Last month’s decision in Miller v. Prime Minister by the UK Supreme Court, which declared the suspension of Parliament by the Prime Minister’s actions illegal, follows the early nineteenth century American Supreme Court case establishing the authority of courts to tell the other branches of government “what the law is,” and ordering compliance with it. It is seen by many as a significant development in the willingness of the UK courts to police the exercise of powers previously thought to lie within the sole competence of the executive branch (the Prime Minister).
The Miller decision is a step toward the further control of the executive branch by the courts, a principle far more prevalent in the US democratic structure than in the UK. There are therefore echoes in the Miller decision of Chief Justice John Marshall’s opinion in the US Supreme Court decision Marbury v. Madison, 5 U.S. 137 (1803), in which Chief Justice Marshall asserted the US Supreme Court’s authority to “say what the law means” and therefore establish itself as the final arbiter of the constitutionality of statutes. In that case, a customs official appointed by President John Adams at the end of his term was refused his commission by Adam’s successor, President Thomas Jefferson. Marbury sued the Secretary of State, Madison, to obtain his commission. In handing the Jefferson administration a victory, the Supreme Court determined that Adam’s appointment of Marbury was enforceable, but that Marbury lost anyway because he should have sued in a lower court. The Court found that the statute giving the US Supreme Court original, as opposed to appellate, jurisdiction was unconstitutional. In so doing, Justice Marshall established the principle that the Supreme Court was the final arbiter of what the Constitution means, and could force the executive to comply with its interpretation.
Scroll forward 217 years, and the UK Supreme Court has taken a similar step. Over the centuries, power in the UK has developed and moved from the Sovereign (the King or Queen), to Parliament, and more specifically the publicly elected House of Commons, as the final and supreme power within that democratic Kingdom. Interpretations of the law were performed by the Supreme Court (referred to until 2009 as the House of Lords), but that Court had never overruled the executive on matters relating to the Queen, as was the case here.
The dispute that gave rise to last month’s decision arose from what is called a “prorogation” of Parliament. Typically each year, Parliament is suspended in anticipation of the Queen’s speech, in which Queen Elizabeth delivers a statement setting forth the policies of her Prime Minister’s government for the coming year. Parliament is typically prorogued for no longer than two weeks. In an unprecedented move, Prime Minister Boris Johnson had taken advantage of this concept of the Queen’s prerogative and requested that the Queen prorogue Parliament for five weeks, which the Queen was obligated by tradition to honor. Whilst denied by the Prime Minister, most commentators viewed this as a device to avoid parliament interfering in the run up to the then Brexit date of 30 October 2019, and particularly to avoid parliament preventing the UK leaving the EU on that date if no Brexit deal had been reached with the EU. In cases brought both in Scotland and in London, the two lower courts came to opposite conclusions, on the one hand viewing the prorogation as legal (the High Court of England and Wales decision), and on the other hand in violation of the UK’s unwritten constitution (the Scottish court).

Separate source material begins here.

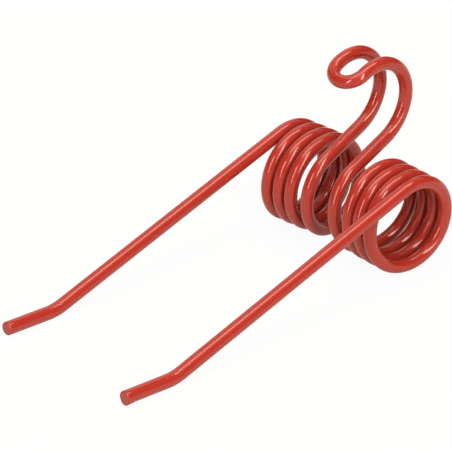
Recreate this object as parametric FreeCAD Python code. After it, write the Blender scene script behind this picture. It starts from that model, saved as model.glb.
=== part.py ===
import FreeCAD, Part
import math
import os
from FreeCAD import Matrix, Vector

# Baler pick-up tine: one length of round spring wire, bent to shape, with nothing joined to it.
# From the middle outwards each half runs eye, hook, arm, coil, leg, tip, and the left half
# mirrors the right. Sizes are in millimetres and degrees. +Z is up, X runs across the two
# coils, and the tines point towards -Y. The origin is the middle of the bolt eye. The tine
# lies as it rests on a floor, on its coils and on the bends near its tips.

# Wire
wire_diameter = 5.8
tip_edge_chamfer = 0.25

# Bolt eye, the U-bend that joins the two halves
bolt_diameter = 8.0
bolt_clearance = 1.5

# Hook, which seats on a round tine bar
bar_diameter = 28.0
bar_clearance = 0.7
hook_angle = 130.0

# Arm, from the hook down to the coil
arm_bend_inner_radius = 18.1
arm_bend_angle = 52.0
arm_length = 19.9

# Coil, whose first turn stands open beside the arm, with the other turns closer
coil_bore = 33.2
coil_turns = 4
open_turns = 1
open_turn_gap = 3.55
close_turn_gap = 0.95
arm_to_leg_angle = 7.5

# Leg and tip
leg_length = 128.5
tip_bend_inner_radius = 19.6
tip_bend_angle = 20.0
tip_length = 21.6

# Values that follow from the sizes above, with radii taken to the middle of the wire
wire_radius = wire_diameter / 2
eye_radius = (bolt_diameter + bolt_clearance) / 2 + wire_radius
hook_radius = (bar_diameter + bar_clearance) / 2 + wire_radius
arm_bend_radius = arm_bend_inner_radius + wire_radius
coil_radius = coil_bore / 2 + wire_radius
open_pitch = wire_diameter + open_turn_gap
close_pitch = wire_diameter + close_turn_gap
close_turns = coil_turns - open_turns - arm_to_leg_angle / 360
tip_bend_radius = tip_bend_inner_radius + wire_radius

# Across the tine, from one half to the other
outwards = Vector(1, 0, 0)

# How closely the resting slope is found, and how near its end a round edge is the wire's own rim
slope_tolerance = 1e-6
rim_tolerance = 1e-3


def sine(angle):
    return math.sin(math.radians(angle))


def cosine(angle):
    return math.cos(math.radians(angle))


def drop_below_coil(slope):
    """How much lower the tine's lowest point lies than the coil's, for one slope of the leg."""
    end_slope = max(slope - tip_bend_angle, 0)
    leg_drop = leg_length * sine(slope)
    bend_drop = tip_bend_radius * (cosine(end_slope) - cosine(slope))
    tip_drop = tip_length * sine(end_slope)
    coil_drop = coil_radius * (1 + cosine(slope))
    return leg_drop + bend_drop + tip_drop - coil_drop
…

In a decision issued on September 24, 2019, the UK Supreme Court, in the combined cases of Miller v. Prime Minister and Cherry v. The Advocate General of Scotland, in a first of its kind decision, determined that the actions of Prime Minister Johnston in proroguing Parliament violated the UK’s unwritten constitution because Johnson had failed to demonstrate a basis for the prorogation to be of such length, and had failed to even offer a legitimate reason for its extended length. In doing so, the UK Supreme Court discussed the Prime Minister’s role as the “Executive” and its own role as the final arbiter of the UK’s unwritten constitution.
The prorogation of parliament had previously been considered to be an exclusive power of the executive, not open to policing by the courts. The decision, therefore, may mark a shift towards an even greater willingness of the UK courts to strike down acts of the executive in the future. It may therefore also be viewed as a move towards a closer alignment with the US system, where the courts are more commonly involved in controlling the executive branch. This expansion of judicial power also raises questions as to whether additional scrutiny of judicial appointments is required in the future, given that judges in the UK are not elected, are difficult to remove and are subject to relatively little scrutiny on appointment. In the US, Federal judges are nominated by the President but must be vetted and approved by the Senate. It remains to be seen, but the UK court’s step into the political arena may, in turn, lead to a greater politicization of the judiciary and its membership in years to come.
It is a recognition of the brilliance of our own revolutionary founders, and particularly James Madison (main drafter of the US Constitution), that the separation of powers, and particularly the supervision by the courts of the other branches, is the ultimate protection of the people’s liberties. It is not without irony that the UK Supreme Court was following that same James Madison’s concepts of judicial supervision by emulating the precedent arising from Justice Marshall’s decision in Marbury v. Madison.